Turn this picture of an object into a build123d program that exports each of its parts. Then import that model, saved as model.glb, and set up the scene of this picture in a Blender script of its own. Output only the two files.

--

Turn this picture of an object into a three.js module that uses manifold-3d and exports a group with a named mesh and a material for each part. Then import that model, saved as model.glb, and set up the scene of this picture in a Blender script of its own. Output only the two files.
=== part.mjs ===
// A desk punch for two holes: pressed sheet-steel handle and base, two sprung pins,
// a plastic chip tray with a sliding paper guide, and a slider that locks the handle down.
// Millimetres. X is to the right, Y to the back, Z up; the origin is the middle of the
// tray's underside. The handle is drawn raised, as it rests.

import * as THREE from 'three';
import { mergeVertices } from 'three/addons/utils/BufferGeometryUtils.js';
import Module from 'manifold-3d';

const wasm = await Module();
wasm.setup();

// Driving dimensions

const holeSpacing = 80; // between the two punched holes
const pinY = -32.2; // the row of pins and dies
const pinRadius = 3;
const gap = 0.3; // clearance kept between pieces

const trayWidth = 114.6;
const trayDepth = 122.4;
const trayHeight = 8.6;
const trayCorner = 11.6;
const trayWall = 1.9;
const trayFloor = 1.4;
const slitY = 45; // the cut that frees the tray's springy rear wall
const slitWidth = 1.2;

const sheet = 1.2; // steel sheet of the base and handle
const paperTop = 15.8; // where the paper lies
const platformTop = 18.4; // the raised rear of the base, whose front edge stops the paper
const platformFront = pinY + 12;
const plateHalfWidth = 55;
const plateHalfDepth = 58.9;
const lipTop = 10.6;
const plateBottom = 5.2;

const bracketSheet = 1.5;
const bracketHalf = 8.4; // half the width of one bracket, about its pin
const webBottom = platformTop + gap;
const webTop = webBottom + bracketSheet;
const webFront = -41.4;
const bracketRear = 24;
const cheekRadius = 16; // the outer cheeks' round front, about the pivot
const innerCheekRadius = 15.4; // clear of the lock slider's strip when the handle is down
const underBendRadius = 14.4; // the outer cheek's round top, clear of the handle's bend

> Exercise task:
Your answer should be a single number: how many lines of the material contain the word "Turn".

> Result:
2